Read that again carefully. Schumer's objection isn't to paying TSA workers. He objects that any TSA funding bill might also fund ICE. Democrats want airport security without immigration enforcement. They want the parts of DHS that scan your carry-on, but not the parts that remove people who entered the country illegally. Fox News reported.
This is not a negotiating position. It is a policy preference dressed up as a fiscal concern.
Republicans hold the line
Republicans have now tried and failed five times to fully reopen DHS. Five times they've offered to fund the entire department. Five times, Democrats have said no, because full funding means ICE stays operational.
Senate Democrats have made several attempts to move forward with standalone funding bills designed to open parts of DHS while carving out immigration enforcement. Each attempt tells the same story: Democrats will fund Homeland Security, as long as the "homeland" part doesn't include the border.
Senate Republicans and the White House pushed a new compromise offer to Democrats on Friday night. An open letter from the administration outlining several reforms to immigration operations surfaced earlier in the week. Back-to-back meetings on Capitol Hill brought Republicans, Democrats, and administration officials into the same room.
Sen. Katie Britt, R-Ala., who participated in the meetings, said she hoped there would be another soon. When asked whether Democrats would return to the table, her answer was honest: "That will be up to them, but I hope so."
The clock and the optics
Senate Majority Leader John Thune is threading a needle. He knows the shutdown carries political risk for everyone, and he told Fox News Digital it would be "very, very hard to explain if we leave town this next week without having funded the Department of Homeland Security."
But Thune also knows where the blame belongs. At a news conference Saturday, he made the case plainly:
"At some point, the Democrats are going to be held accountable for this."
He then turned a quote from an unnamed Democratic leader into a weapon:
"I know they think it's, as has been described by one of their leaders, 'very serene, very serene' with their position."
His response landed harder for its simplicity:
"Well, I'm telling you something. The people who are sitting in those lines at the airports right now don't see it as very serene. This needs to be resolved."
What Democrats are actually protecting
The fundamental question of this shutdown has never changed. Democrats claim they want to fund DHS. Republicans have repeatedly offered to fund DHS. The only disagreement is whether ICE gets included.
Consider what that means in practice. Democrats are willing to let:
- Thousands of TSA agents work without paychecks
- Airport lines grow increasingly long for millions of travelers
- The shutdown surpasses even last year's record-breaking full government closure
All to ensure that immigration enforcement doesn't receive funding. That is the trade they are making. Every day the shutdown continues, they are choosing it.
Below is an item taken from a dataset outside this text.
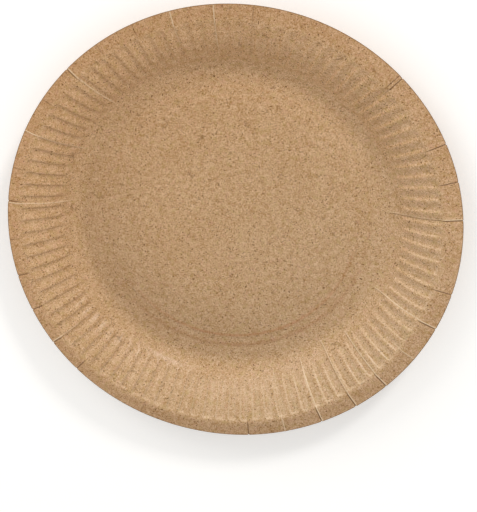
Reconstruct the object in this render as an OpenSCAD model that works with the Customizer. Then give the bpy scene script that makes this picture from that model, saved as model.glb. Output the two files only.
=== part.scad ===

Schumer calls it a hostage situation. But hostage situations require someone to make unreasonable demands. Funding the entirety of a cabinet-level department is not an unreasonable demand. It is, by definition, the baseline. The people making selective demands are the ones who want to fund airport scanners but not deportation officers.
Recess looms
With lawmakers set to leave Washington for two weeks at the end of next week, the pressure intensifies daily. A recess with no resolution means TSA agents go even longer without pay. It means longer lines. It means more footage of frustrated travelers that no politician wants attached to their name.
Thune is right that leaving town without a deal would be difficult to explain. But the explanation is simpler than anyone in Washington wants to admit. Republicans offered to fund the department. All of it. Democrats said no, because "all of it" includes the part that enforces immigration law.
Travelers stuck in those airport lines deserve to know exactly why they're standing there. It isn't because Republicans refused to pay for TSA. It's because Democrats refused to let TSA funding pass alongside ICE funding. The workers are props in a fight over whether America enforces its own borders.
Thirty-six days. Five failed votes. One party is offering full funding. The other is demanding a carve-out for the agency that deports illegal immigrants.
The lines at the airport tell you everything you need to know about who's willing to let this drag on, and why.